At Iwikatea, and again at Tuturau, I remarked erratic blocks of granular quartz rock lying on the surface. I did not observe any fossils in the more recent beds, as the Yellow Bluff, Aparima. The turbary deposit there contains flax and wood, little altered. I found on the river bank, a few bones of the dinornis, which had apparently come from that deposit, but I did not detect any in situ.

The-lignite of Waewae Bay is evidently more ancient than that at Aparima, but not coeval with the Mataura bed. It rests on a soft, pale-yellow sandstone, without fossils, and is overlaid by the drift. To the south-west it runs out and disappears; a slight northerly dip also brings it below the beach before reaching Waiau, but I believe it reappears near Waikoau associated with shale or clay, described by the Natives as full of shells.

Igneous rocks not extensively developed east of Waiau. They are represented by the greenstone of the Bluff and Omaui, showing again at "the rock" at Oraka (see journal), at Matara Crags, in the Kawakaputaputa Reserve, again in the islet opposite Arakaka, at Aropaki. These beds dip to the N.E. at about 40° presenting them as the points of Kawakaputaputa and Oraka, and probably of other prominent headlands in the same line; lower, beds of leptynite and yellow granite, with black mica, crop out. An amygdaloid occurs in situ at Poroporokene, and pebbles of it and various porphyries are brought down by the Waiau.

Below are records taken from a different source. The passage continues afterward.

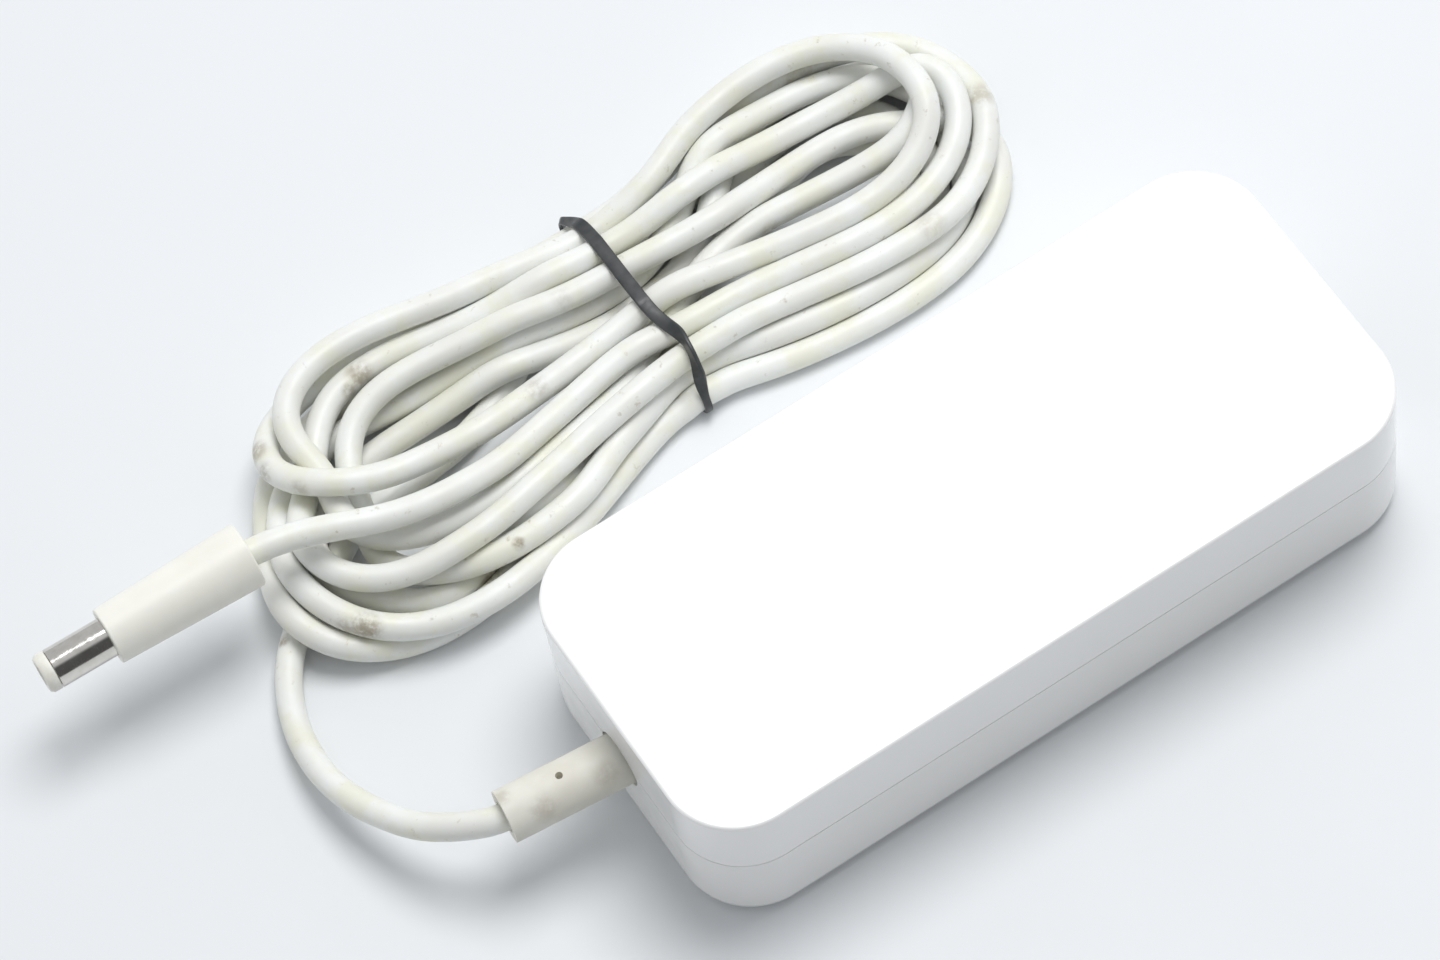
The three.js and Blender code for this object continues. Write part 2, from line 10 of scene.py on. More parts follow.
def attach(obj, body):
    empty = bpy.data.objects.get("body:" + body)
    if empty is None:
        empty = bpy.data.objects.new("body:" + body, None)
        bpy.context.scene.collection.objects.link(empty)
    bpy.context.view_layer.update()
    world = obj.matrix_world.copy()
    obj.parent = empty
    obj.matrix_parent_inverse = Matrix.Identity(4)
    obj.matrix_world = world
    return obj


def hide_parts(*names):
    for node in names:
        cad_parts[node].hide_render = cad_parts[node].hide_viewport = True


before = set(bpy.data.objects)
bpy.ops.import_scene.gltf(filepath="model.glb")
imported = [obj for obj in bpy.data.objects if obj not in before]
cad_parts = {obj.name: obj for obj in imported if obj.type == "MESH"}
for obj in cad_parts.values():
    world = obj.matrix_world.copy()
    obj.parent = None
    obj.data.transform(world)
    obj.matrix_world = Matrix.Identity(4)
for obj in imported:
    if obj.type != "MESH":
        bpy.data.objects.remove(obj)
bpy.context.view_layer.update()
MM = 0.001

# ---------------------------------------------------------------------------------------- camera
# A long lens looks down from beyond the lead's end of the casing, over the whole adapter and its
# hank. Its sides are given as two axes, right and up, and the third one follows from them.
camera_data = bpy.data.cameras.new("camera")
camera_data.lens = 150
camera_data.sensor_width = 36
camera_data.clip_end = 10
camera = bpy.data.objects.new("camera", camera_data)
bpy.context.scene.collection.objects.link(camera)
camera_right = Vector((0.8363, -0.5396, -0.0973))
camera_up = Vector((0.5183, 0.7201, 0.4613))
camera_place = Vector((-0.1608, -0.3123, 0.6974))
camera_turn = Matrix((camera_right, camera_up, camera_right.cross(camera_up))).transposed()
camera.matrix_world = Matrix.Translation(camera_place) @ camera_turn.to_4x4()
bpy.context.scene.camera = camera

# ----------------------------------------------------------------------------------- output lead
# The lead is a soft white sheath, 3.7 mm thick, moulded into its sleeve at one end and the plug at
# the other. It runs down to the table, is wound round in eight flat turns that the band pinches
# together at the waist, and its last run climbs over the hank to the plug.
LEAD = 3.7
LEAD_RADIUS = LEAD / 2
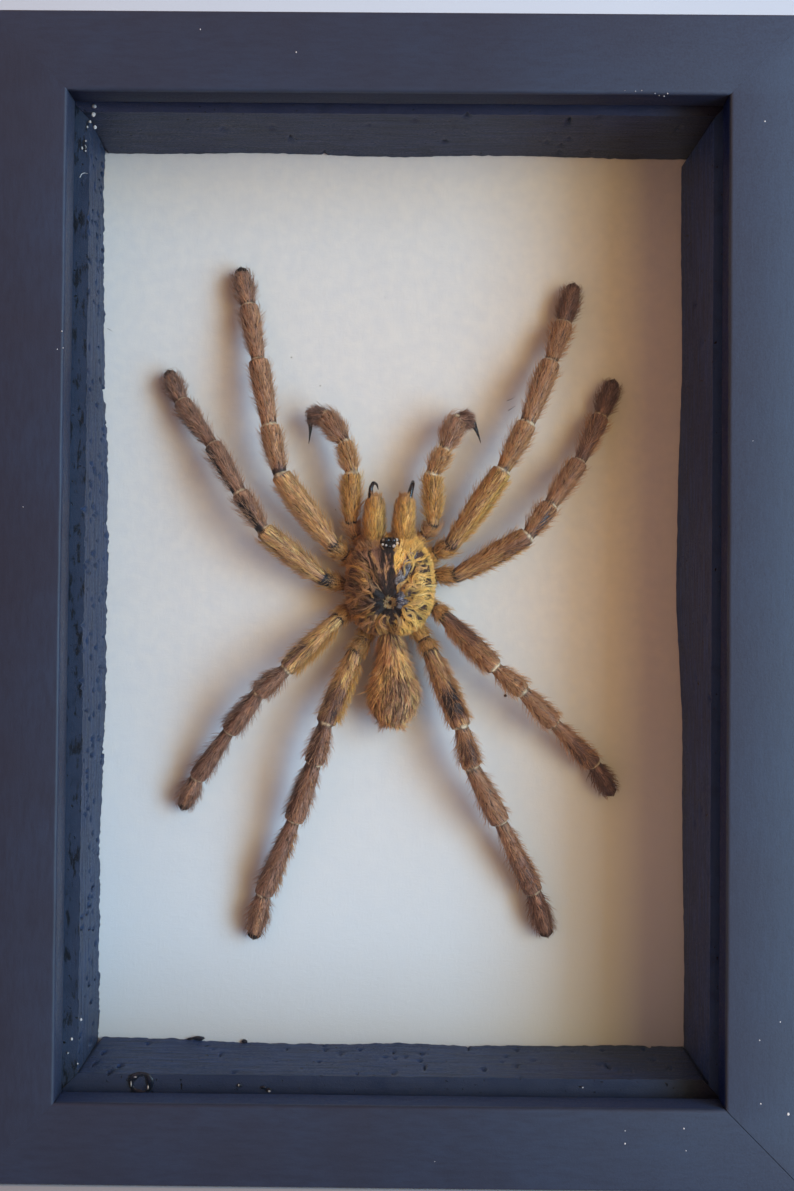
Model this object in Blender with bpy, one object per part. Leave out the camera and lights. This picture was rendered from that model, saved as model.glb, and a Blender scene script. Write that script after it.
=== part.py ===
"""A tarantula specimen, spread on white paper in a deep black wooden box frame.

Metres, +Z up.  The frame stands on its bottom edge and faces -Y; the origin is the middle
of the footprint, on the surface that the frame stands on.
"""

import math

import bmesh
import bpy
from mathutils import Matrix, Vector

MM = 0.001

# Frame: the face of the moulding and the depths of what lies behind it
OPENING_WIDTH = 95.0 * MM
OPENING_HEIGHT = 144.4 * MM
FACE_WIDTH = 11.6 * MM
FRAME_DEPTH = 32.0 * MM
LIP_DEPTH = 4.6 * MM
LIP_OVERHANG = 5.0 * MM
EDGE_ROUND = 0.5 * MM
GAP = 0.3 * MM

OUTER_WIDTH = OPENING_WIDTH + 2 * FACE_WIDTH
OUTER_HEIGHT = OPENING_HEIGHT + 2 * FACE_WIDTH
CENTRE_Z = OUTER_HEIGHT / 2
FRONT_Y = -FRAME_DEPTH / 2

# Layers in the rebate, from the front
GLASS_THICKNESS = 2.0 * MM
SPACER_DEPTH = 17.5 * MM
PAPER_THICKNESS = 0.5 * MM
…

We found a few masses of scoriaceous lava in the bed of the Mataura, and of a brick-red schistoze rock, apparently shale, altered by contact with igneous rocks.

As I shall have hereafter to return to the subject, I defer for the present any remark on the limestone of Otautau and the tertiary fossiliferous sandstone of Pukekonui, described and collected by Mr. Nairn, closing here this slight sketch, until I shall be enabled to transmit a map in illustration of the observations I have recorded.